**DATA ROWS:**
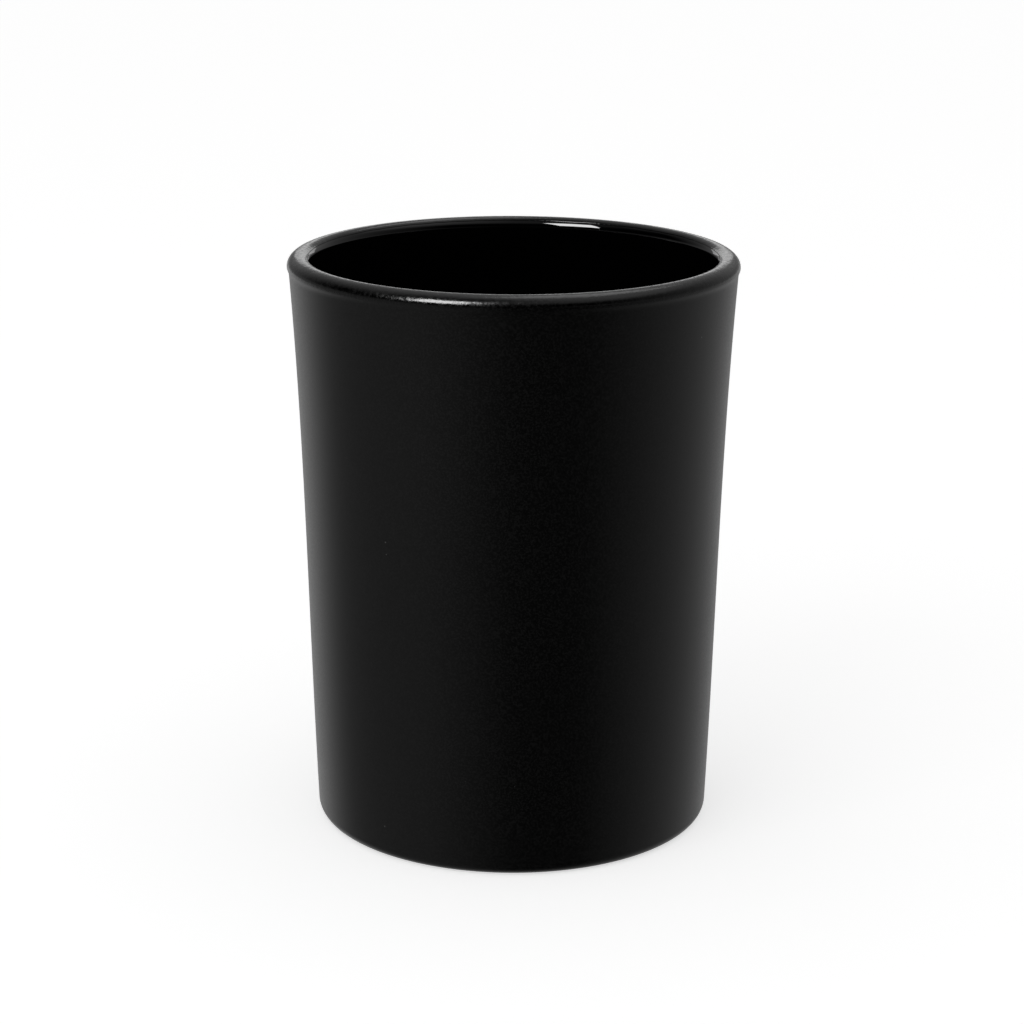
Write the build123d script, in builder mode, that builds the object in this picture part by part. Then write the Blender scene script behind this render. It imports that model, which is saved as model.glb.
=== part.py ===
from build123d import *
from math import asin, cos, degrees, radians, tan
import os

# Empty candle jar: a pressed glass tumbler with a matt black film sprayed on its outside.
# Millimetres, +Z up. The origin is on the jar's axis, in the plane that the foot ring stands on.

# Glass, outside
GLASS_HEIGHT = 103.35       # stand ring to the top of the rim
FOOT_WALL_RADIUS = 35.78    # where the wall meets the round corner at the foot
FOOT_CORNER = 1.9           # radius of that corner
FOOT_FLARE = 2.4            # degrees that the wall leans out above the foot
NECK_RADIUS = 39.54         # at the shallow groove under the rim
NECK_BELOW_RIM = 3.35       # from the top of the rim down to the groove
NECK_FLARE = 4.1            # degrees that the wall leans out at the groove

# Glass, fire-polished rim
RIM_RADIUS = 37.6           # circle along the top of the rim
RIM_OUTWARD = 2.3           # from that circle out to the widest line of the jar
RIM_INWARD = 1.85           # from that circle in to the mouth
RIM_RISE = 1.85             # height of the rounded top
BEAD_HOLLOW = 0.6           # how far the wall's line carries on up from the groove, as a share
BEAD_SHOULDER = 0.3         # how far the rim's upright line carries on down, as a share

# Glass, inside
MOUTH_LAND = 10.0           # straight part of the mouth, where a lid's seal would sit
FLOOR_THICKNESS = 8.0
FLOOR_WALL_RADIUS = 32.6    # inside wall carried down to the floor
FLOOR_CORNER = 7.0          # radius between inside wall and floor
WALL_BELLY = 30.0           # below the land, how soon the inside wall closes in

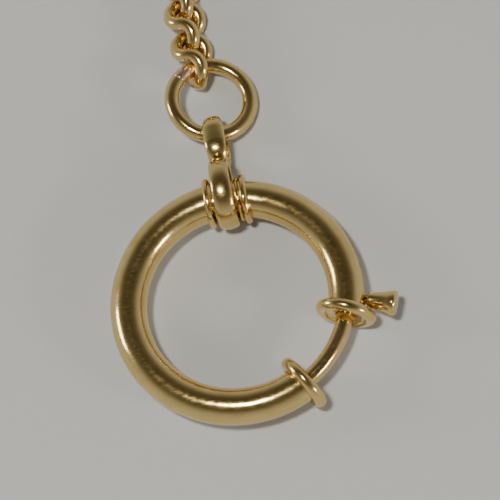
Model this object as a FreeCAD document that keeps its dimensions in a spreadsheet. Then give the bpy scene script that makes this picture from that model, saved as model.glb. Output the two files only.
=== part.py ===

**SHORT TASK:**
Write out every record shown above, word for word.

**EXERCISE OUTPUT:**
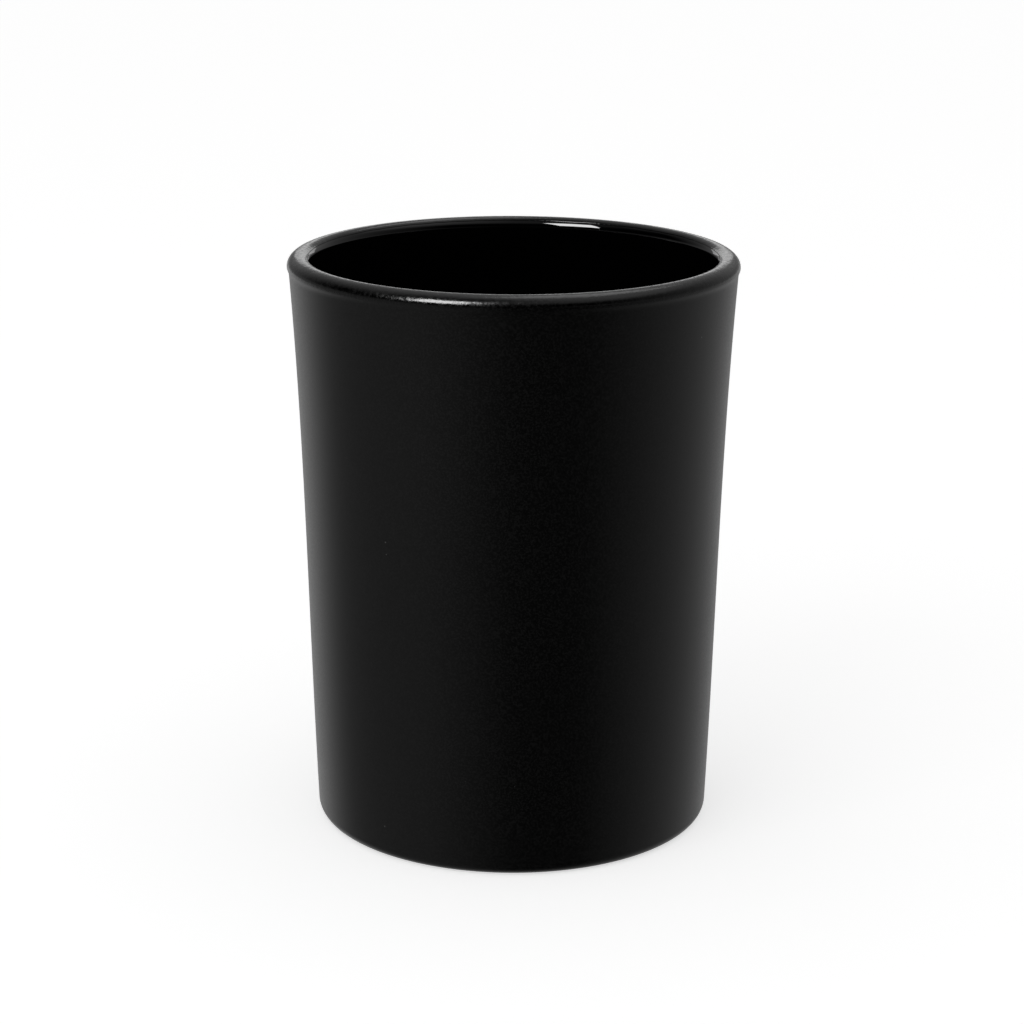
Write the build123d script, in builder mode, that builds the object in this picture part by part. Then write the Blender scene script behind this render. It imports that model, which is saved as model.glb.
=== part.py ===
from build123d import *
from math import asin, cos, degrees, radians, tan
import os

# Empty candle jar: a pressed glass tumbler with a matt black film sprayed on its outside.
# Millimetres, +Z up. The origin is on the jar's axis, in the plane that the foot ring stands on.

# Glass, outside
GLASS_HEIGHT = 103.35       # stand ring to the top of the rim
FOOT_WALL_RADIUS = 35.78    # where the wall meets the round corner at the foot
FOOT_CORNER = 1.9           # radius of that corner
FOOT_FLARE = 2.4            # degrees that the wall leans out above the foot
NECK_RADIUS = 39.54         # at the shallow groove under the rim
NECK_BELOW_RIM = 3.35       # from the top of the rim down to the groove
NECK_FLARE = 4.1            # degrees that the wall leans out at the groove

# Glass, fire-polished rim
RIM_RADIUS = 37.6           # circle along the top of the rim
RIM_OUTWARD = 2.3           # from that circle out to the widest line of the jar
RIM_INWARD = 1.85           # from that circle in to the mouth
RIM_RISE = 1.85             # height of the rounded top
BEAD_HOLLOW = 0.6           # how far the wall's line carries on up from the groove, as a share
BEAD_SHOULDER = 0.3         # how far the rim's upright line carries on down, as a share

# Glass, inside
MOUTH_LAND = 10.0           # straight part of the mouth, where a lid's seal would sit
FLOOR_THICKNESS = 8.0
FLOOR_WALL_RADIUS = 32.6    # inside wall carried down to the floor
FLOOR_CORNER = 7.0          # radius between inside wall and floor
WALL_BELLY = 30.0           # below the land, how soon the inside wall closes in

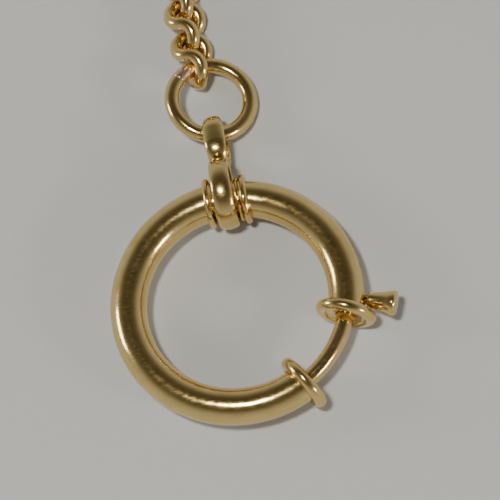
Model this object as a FreeCAD document that keeps its dimensions in a spreadsheet. Then give the bpy scene script that makes this picture from that model, saved as model.glb. Output the two files only.
=== part.py ===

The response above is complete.